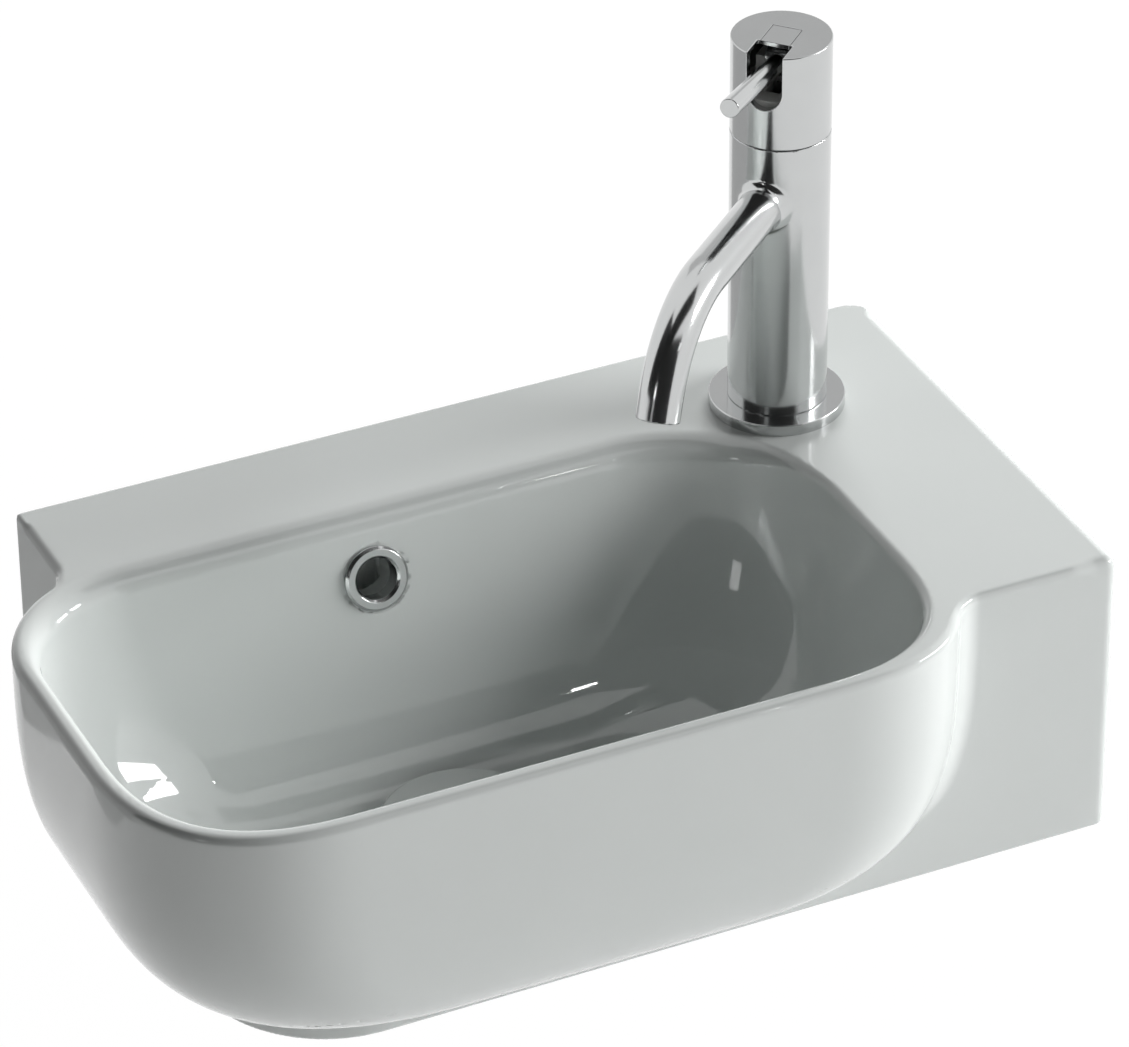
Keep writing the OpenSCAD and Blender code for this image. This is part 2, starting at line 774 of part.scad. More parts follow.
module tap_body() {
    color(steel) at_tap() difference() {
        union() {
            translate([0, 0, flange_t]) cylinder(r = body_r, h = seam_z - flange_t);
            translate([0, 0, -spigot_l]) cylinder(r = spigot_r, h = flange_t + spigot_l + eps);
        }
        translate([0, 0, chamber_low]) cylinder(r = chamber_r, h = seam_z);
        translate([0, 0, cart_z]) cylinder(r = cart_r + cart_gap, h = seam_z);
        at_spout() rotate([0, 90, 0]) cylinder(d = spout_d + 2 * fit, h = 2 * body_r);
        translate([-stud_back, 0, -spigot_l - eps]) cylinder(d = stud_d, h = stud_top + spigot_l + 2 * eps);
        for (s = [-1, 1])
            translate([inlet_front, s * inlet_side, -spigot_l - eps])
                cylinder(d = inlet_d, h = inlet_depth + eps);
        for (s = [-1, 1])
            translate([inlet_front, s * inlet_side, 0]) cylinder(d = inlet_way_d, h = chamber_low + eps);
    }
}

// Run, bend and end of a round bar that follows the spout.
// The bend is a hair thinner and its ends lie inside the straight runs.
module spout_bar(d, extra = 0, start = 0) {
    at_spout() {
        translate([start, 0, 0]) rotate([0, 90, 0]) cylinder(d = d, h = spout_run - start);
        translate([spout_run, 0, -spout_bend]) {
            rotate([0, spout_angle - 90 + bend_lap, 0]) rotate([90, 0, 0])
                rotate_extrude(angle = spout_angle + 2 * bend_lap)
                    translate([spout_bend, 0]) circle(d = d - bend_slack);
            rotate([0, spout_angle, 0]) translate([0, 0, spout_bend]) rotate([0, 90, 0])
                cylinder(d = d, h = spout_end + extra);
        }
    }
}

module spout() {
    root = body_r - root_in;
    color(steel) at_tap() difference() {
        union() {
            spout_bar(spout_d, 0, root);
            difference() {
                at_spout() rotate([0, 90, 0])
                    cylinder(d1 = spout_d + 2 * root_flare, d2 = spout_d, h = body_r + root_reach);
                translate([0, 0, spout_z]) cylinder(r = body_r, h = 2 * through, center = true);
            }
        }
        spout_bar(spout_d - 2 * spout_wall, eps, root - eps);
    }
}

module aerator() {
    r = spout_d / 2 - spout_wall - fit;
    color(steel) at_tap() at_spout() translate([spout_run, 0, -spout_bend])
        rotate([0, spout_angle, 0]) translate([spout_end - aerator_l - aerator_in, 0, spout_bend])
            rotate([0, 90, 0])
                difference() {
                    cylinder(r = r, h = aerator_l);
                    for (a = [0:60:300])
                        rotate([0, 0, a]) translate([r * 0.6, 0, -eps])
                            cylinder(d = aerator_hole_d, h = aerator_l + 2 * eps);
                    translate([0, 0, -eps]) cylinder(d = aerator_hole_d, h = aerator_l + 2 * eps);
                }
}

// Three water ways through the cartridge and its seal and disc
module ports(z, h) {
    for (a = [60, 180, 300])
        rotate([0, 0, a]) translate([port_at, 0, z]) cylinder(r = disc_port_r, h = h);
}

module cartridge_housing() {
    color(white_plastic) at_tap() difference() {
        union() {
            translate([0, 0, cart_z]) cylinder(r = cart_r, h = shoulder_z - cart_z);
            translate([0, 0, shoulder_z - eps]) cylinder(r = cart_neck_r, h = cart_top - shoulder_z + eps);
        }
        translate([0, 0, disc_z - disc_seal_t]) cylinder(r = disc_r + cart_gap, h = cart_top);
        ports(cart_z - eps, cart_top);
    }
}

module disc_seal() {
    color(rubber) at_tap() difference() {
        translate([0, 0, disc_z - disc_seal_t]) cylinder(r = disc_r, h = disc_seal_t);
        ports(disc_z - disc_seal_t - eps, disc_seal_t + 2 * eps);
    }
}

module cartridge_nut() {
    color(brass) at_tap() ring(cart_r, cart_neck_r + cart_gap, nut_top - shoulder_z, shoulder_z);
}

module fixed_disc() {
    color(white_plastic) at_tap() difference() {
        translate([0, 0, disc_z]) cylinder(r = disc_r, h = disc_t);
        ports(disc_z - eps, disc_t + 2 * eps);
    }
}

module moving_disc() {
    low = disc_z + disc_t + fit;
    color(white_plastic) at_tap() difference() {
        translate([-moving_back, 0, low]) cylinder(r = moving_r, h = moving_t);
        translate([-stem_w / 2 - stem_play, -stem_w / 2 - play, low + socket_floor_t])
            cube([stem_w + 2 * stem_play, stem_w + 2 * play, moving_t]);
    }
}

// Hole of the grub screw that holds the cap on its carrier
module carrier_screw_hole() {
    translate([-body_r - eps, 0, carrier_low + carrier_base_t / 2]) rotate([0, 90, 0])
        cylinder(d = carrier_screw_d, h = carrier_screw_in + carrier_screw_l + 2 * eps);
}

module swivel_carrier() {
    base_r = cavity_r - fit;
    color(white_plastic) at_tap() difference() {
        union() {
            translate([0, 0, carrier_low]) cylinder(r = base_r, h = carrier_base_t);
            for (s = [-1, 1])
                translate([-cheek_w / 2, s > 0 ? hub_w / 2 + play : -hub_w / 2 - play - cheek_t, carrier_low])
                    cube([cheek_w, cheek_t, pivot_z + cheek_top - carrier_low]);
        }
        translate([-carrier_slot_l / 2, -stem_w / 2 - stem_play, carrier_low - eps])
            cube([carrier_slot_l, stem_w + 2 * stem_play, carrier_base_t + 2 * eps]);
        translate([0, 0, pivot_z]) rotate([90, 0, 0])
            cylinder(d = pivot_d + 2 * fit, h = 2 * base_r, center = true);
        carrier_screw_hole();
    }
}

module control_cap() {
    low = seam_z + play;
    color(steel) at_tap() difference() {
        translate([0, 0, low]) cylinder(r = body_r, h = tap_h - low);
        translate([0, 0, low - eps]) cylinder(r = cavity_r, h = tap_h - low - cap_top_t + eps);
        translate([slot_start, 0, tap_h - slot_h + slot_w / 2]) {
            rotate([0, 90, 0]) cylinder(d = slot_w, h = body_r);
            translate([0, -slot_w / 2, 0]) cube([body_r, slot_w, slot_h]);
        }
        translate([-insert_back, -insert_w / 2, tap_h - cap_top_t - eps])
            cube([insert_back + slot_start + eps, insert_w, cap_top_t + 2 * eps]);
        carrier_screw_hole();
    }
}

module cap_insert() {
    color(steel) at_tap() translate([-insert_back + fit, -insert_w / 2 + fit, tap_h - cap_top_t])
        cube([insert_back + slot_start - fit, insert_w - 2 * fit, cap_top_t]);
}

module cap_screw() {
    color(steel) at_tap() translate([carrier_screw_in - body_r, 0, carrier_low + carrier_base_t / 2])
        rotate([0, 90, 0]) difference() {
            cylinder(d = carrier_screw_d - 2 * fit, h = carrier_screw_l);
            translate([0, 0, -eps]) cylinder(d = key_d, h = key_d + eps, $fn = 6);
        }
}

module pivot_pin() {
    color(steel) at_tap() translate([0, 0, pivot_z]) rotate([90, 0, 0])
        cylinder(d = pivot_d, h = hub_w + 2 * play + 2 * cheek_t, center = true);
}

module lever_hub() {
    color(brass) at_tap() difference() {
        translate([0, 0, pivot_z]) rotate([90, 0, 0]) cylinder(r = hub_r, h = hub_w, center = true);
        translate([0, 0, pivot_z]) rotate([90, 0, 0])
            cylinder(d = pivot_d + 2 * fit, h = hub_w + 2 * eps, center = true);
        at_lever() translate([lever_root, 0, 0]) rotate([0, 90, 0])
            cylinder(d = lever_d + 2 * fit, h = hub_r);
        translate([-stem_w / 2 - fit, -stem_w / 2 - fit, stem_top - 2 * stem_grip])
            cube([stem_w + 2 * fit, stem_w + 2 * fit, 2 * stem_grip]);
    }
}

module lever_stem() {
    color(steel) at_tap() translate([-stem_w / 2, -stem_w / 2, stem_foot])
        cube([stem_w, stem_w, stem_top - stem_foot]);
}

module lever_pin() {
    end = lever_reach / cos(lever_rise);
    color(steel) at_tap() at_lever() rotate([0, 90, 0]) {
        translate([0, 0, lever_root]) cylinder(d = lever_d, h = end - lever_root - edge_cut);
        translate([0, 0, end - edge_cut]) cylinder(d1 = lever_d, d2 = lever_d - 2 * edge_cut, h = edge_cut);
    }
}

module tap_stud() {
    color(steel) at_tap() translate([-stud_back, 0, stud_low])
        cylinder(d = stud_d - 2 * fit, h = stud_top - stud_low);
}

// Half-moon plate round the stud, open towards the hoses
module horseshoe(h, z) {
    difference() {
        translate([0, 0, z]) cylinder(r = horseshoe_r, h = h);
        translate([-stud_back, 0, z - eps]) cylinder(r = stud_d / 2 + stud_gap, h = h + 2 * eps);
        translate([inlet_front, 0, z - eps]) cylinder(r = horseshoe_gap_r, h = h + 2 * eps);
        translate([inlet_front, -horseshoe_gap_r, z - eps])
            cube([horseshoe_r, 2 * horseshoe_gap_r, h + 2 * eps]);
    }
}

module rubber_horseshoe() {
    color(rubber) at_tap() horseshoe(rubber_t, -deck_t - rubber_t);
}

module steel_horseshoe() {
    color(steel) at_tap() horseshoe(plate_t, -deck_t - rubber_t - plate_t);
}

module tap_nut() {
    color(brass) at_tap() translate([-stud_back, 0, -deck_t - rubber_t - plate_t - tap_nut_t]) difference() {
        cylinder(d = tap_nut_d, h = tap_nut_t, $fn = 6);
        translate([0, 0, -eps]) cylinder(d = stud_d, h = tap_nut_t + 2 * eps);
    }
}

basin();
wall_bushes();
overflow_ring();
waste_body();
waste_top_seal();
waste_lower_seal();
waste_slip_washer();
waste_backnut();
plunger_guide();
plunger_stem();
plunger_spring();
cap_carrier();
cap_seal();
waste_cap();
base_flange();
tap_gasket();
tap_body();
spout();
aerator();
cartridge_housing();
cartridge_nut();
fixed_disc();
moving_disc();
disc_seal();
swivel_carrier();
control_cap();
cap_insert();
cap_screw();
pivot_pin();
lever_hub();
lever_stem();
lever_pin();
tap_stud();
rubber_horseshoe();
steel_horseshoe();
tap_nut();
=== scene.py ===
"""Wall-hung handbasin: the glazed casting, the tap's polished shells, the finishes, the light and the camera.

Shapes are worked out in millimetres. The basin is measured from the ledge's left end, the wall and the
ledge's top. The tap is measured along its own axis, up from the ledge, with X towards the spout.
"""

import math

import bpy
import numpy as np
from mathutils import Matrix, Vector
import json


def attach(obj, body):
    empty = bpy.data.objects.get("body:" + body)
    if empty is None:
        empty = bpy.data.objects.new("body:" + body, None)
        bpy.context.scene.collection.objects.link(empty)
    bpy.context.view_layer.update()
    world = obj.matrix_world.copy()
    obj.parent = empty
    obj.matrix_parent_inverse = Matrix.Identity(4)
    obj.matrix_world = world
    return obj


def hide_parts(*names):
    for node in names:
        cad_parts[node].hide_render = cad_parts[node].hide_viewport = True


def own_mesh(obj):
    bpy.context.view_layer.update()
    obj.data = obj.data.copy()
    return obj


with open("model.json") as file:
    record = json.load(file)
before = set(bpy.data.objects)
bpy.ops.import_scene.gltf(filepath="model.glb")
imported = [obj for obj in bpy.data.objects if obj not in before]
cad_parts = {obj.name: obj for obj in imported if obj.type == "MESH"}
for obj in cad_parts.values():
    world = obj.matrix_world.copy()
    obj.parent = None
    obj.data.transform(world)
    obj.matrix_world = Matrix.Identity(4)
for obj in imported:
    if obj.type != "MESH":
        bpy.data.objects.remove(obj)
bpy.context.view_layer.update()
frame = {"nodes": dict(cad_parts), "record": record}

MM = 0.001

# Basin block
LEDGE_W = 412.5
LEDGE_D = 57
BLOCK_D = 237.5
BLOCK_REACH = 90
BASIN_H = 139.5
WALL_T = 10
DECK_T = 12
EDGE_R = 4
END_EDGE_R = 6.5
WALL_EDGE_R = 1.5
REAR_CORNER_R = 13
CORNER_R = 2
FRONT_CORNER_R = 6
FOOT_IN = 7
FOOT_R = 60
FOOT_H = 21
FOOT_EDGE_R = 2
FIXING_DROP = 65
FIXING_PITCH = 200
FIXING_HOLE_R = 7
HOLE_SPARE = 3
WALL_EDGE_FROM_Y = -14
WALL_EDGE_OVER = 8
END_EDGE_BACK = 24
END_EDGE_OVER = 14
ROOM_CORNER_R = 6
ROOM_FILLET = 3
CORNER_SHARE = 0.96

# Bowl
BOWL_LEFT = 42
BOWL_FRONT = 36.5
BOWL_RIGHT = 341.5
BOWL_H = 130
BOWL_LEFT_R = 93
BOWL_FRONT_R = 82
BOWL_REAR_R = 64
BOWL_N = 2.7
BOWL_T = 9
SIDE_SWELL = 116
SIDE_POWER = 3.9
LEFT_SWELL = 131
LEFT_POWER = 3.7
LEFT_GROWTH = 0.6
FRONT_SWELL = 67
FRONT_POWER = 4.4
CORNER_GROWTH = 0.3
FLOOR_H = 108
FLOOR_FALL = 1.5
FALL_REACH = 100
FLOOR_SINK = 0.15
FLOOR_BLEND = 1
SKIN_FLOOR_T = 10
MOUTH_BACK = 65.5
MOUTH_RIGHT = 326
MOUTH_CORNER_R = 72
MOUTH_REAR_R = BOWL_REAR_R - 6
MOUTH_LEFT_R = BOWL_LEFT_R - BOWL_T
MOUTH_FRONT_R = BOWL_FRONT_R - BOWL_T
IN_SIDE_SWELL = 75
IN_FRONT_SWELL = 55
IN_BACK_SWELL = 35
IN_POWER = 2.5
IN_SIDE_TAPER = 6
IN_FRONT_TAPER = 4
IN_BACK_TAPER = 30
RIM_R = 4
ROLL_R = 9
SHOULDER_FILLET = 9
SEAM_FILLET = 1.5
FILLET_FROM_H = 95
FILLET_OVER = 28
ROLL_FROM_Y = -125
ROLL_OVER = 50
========
_THE TASK_
Copy out only the lines above from the one with "wall_bushes();" to the one with "obj.matrix_world = Matrix.Identity(4)", inclusive, exactly as they stand.

_EXERCISE SOLUTION_
wall_bushes();
overflow_ring();
waste_body();
waste_top_seal();
waste_lower_seal();
waste_slip_washer();
waste_backnut();
plunger_guide();
plunger_stem();
plunger_spring();
cap_carrier();
cap_seal();
waste_cap();
base_flange();
tap_gasket();
tap_body();
spout();
aerator();
cartridge_housing();
cartridge_nut();
fixed_disc();
moving_disc();
disc_seal();
swivel_carrier();
control_cap();
cap_insert();
cap_screw();
pivot_pin();
lever_hub();
lever_stem();
lever_pin();
tap_stud();
rubber_horseshoe();
steel_horseshoe();
tap_nut();
=== scene.py ===
"""Wall-hung handbasin: the glazed casting, the tap's polished shells, the finishes, the light and the camera.

Shapes are worked out in millimetres. The basin is measured from the ledge's left end, the wall and the
ledge's top. The tap is measured along its own axis, up from the ledge, with X towards the spout.
"""

import math

import bpy
import numpy as np
from mathutils import Matrix, Vector
import json


def attach(obj, body):
    empty = bpy.data.objects.get("body:" + body)
    if empty is None:
        empty = bpy.data.objects.new("body:" + body, None)
        bpy.context.scene.collection.objects.link(empty)
    bpy.context.view_layer.update()
    world = obj.matrix_world.copy()
    obj.parent = empty
    obj.matrix_parent_inverse = Matrix.Identity(4)
    obj.matrix_world = world
    return obj


def hide_parts(*names):
    for node in names:
        cad_parts[node].hide_render = cad_parts[node].hide_viewport = True


def own_mesh(obj):
    bpy.context.view_layer.update()
    obj.data = obj.data.copy()
    return obj


with open("model.json") as file:
    record = json.load(file)
before = set(bpy.data.objects)
bpy.ops.import_scene.gltf(filepath="model.glb")
imported = [obj for obj in bpy.data.objects if obj not in before]
cad_parts = {obj.name: obj for obj in imported if obj.type == "MESH"}
for obj in cad_parts.values():
    world = obj.matrix_world.copy()
    obj.parent = None
    obj.data.transform(world)
    obj.matrix_world = Matrix.Identity(4)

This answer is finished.